Dlatego Pan Jezus prosi Kościół i Rodzinę Rodzin: niech oni zobaczą, jak pięknie żyje się ze Mną w czasie Adwentu i Bożego Narodzenia. Jezus przypomina, że nie czekamy dziś na Jego narodzenie, bo On się już narodził dwa tysiące lat temu. Teraz On żyje i chodzi tylko o to, byśmy się do Niego przywiązali. I z przywiązaniem czekali na Jego powtórne przyjście. By nie przywiązywać się do pustych, codziennych utrapień, które tylko męczą. Je trzeba z Jezusem pokonywać i tyle. Jezus ma wielkie pragnienie, by świat i każdy człowiek stał się Jego głodny. Dlatego zapowiada, że dla naszego dobra postawi nas na pustyni i odbierze dobra bezwartościowe, a sercem przywiążę nas do Siebie.
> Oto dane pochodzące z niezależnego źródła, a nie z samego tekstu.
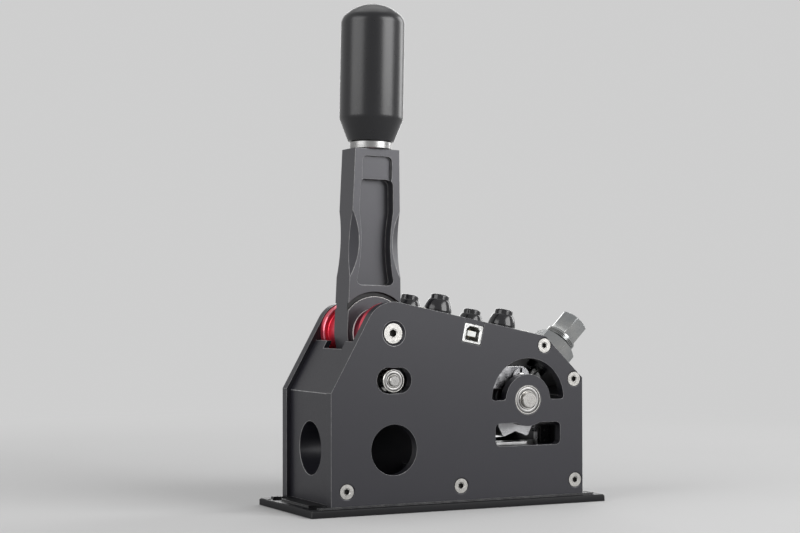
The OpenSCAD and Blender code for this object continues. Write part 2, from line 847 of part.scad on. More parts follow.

Jezus powiada z wielkim przejęciem, że On jest dla nas, dla naszego życia z Nim. Nie dla spełniania naszych małych spraw i drobiazgów doczesnych. On nie chce, byśmy brali sobie na własność doczesność, bo ona nie jest nam potrzebna. To On chce stać się dla nas Najwyższą Własnością. To On daje się nam i ofiarowuje. To On jest Tym, który nam służy, którego Mamy i z którym możemy żyć. Możemy przeżywać i rozpamiętywać każdy dzień z Nim. Do głębi zachwytu teraz i na wieczność.